Марксизм в России (во всяком случае, до крушения социализма) — не просто научная теория, подлежащая, как и все в науке, обсуждению и критике, а единственно верная, непогрешимая во всех своих составных частях идеология, знающая ответы на все вопросы жизни. Вопреки желанию Маркса и Энгельса покончить со всякой идеологией, заменив ее наукой, именно в России их учение было превращено в идеологию по преимуществу, причем сначала партийную, а затем государственную. Уже одним этим отношение к марксизму в России отличалось от европейского — значительно более трезвого и критического. Свою законченную форму это отношение получит после появления на русской политической сцене партии большевиков. Большевики не только объявили марксизм своей партийной идеологией, предметом своего монопольного владения, но придали ему вид, который и сегодня для многих русских является единственно подлинной версией марксизма. При всех частных достижениях марксистской мысли в СССР ей, как мы считаем, так и не удалось выйти за рамки этой версии. А чтобы понять, в чем именно она состояла, необходимо предварительно разобраться в природе большевистского движения[4].
Своим происхождением большевизм обязан не марксизму — искать в учении Маркса его корни, как это делают многие критики марксизма, вряд ли правильно, — а специфическим условиям русской истории и русской революции[5]. Большевизм возник в стране, стоявшей перед необходимостью ускоренной модернизации (индустриализации в первую очередь) в условиях исторической и культурной неготовности к ней большинства населения. В такой стране даже после победы в ней буржуазно-демократической революции модернизация не может осуществляться по демократическому сценарию, а сама эта революция быстро перерастает в свою противоположность. Большевики — не причина, а следствие недемократичности страны. Демократия отвергалась ими не в силу идеологической предвзятости, а по причине, имеющей сугубо объективное происхождение. Ни одна из известных к тому времени форм демократии не содержала в себе ответа на два коренных вопроса русской истории, которые во многих странах Европы были решены задолго до установления там демократических порядков.

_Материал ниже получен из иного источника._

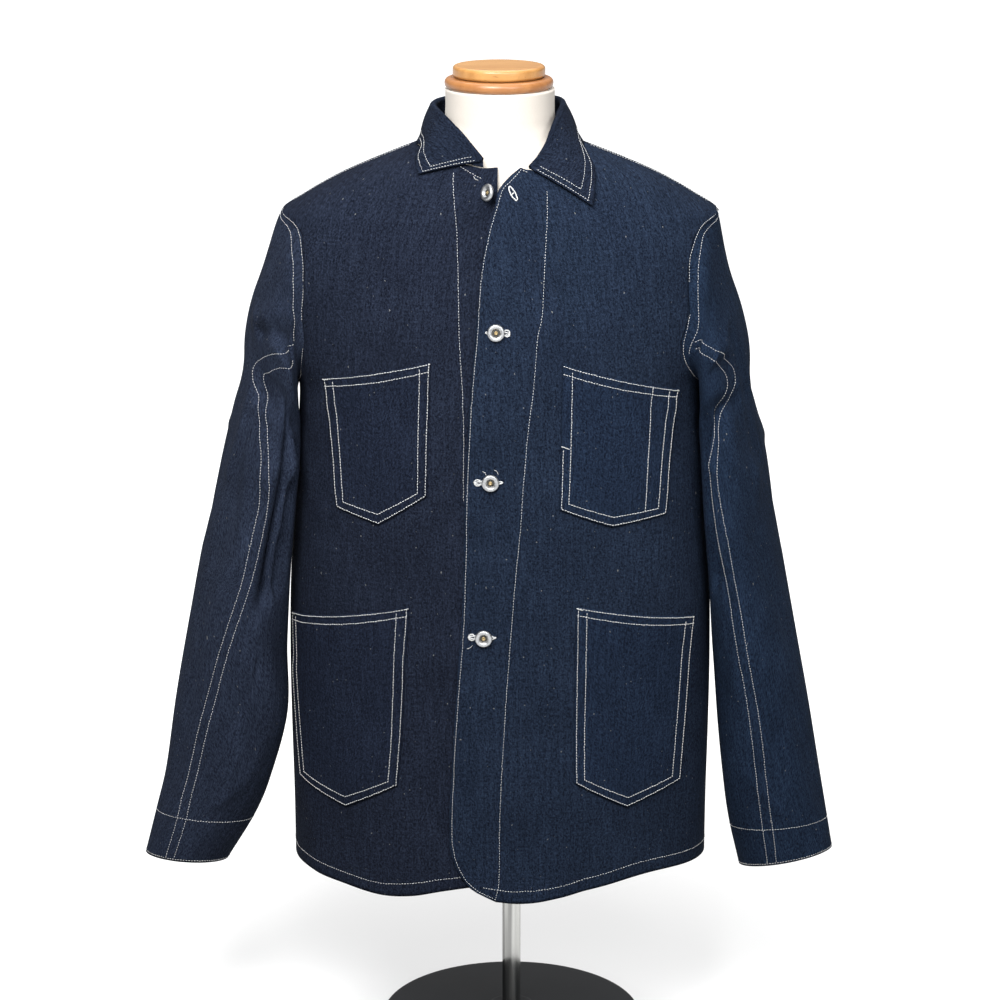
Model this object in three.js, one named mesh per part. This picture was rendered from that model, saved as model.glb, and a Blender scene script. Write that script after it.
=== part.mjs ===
// An indigo denim chore jacket, buttoned left over right, worn on a limbless dress form.
//
// Millimetres, +Z up. The origin is the middle of the stand's base, on the surface it stands on.
// The jacket faces -Y and +X is the right-hand side seen from the front.
//
// Every cloth panel is a wall on one hollow body surface. That surface is a stack of level rings,
// each a rounded oval with its own half width, front depth and back depth. A place on it is an
// angle round the body (0 is the front middle, 90 the wearer's left side) and a height.
// The sleeves are walls round a path of slanted ovals, and they start on the armhole curves.
import * as THREE from 'three';

// Driving dimensions of the cloth
const CLOTH = 1.5;             // wall of the heavy denim
const SEAM_GAP = 0.3;          // between two pieces that are sewn together
const SLEEVE_GAP = 0.6;        // between a sleeve and the panels at the armhole
const POCKET_GAP = 0.9;        // between a pocket and the panel that it lies on
const OVERLAP_LIFT = 2.8;      // the buttoned left front stands this far out over the right one
const FORM_X = -12;            // middle of the jacket and form, beside the pole
const DEGREE_ARC = 2.7;        // mean arc of one degree round the body
const SEAM_REACH = 110;        // distance from the axis at which a seam's gap is exact
const ARMHOLE_CENTRE = { x: 200, z: 780 };
const SECTION_LENGTH = 52;     // mean distance between a sleeve's slanted ovals
const TURN_ARC = 1.15;         // mean arc of one degree round a sleeve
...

Первый вопрос — крестьянский. Большая часть российского крестьянства — основное население страны — жила в условиях общинно-патриархальной деревни, что служило главным тормозом на пути модернизации страны, ее перехода к частнособственнической (капиталистической) системе отношений. Не государство, а именно сельская община привязывала Россию прочными канатами к традиционному укладу жизни. Можно ли демократическими средствами сломить сопротивление общины, направить развитие страны по капиталистическому руслу?
В крестьянской стране революционная борьба с самодержавием и политическим бесправием если и инициируется какой-то частью образованного городского общества, может быть поддержана крестьянской массой лишь при условии решения главного для нее вопроса о собственности на землю и продукты своего труда. Вопрос о власти значим для нее в той мере, в какой власть решает эту проблему. Критерием хорошей власти является здесь не то, насколько она считается с законом и правом, а насколько в сознании масс предстает как добрая, справедливая, беспощадная ко всем, кого «простой народ» считает своими врагами. Моральное требование к власти — править по совести — важнее здесь любых соображений юридически-правового порядка. Понятно, что отношение к власти, оказываемая ей поддержка основывается здесь более на вере в ее добрые намерения, чем на знании законов, которыми она должна руководствоваться в своей деятельности. Участие масс, обладающих таким сознанием, в революционном процессе никогда не будет иметь своим следствием демократические перемены.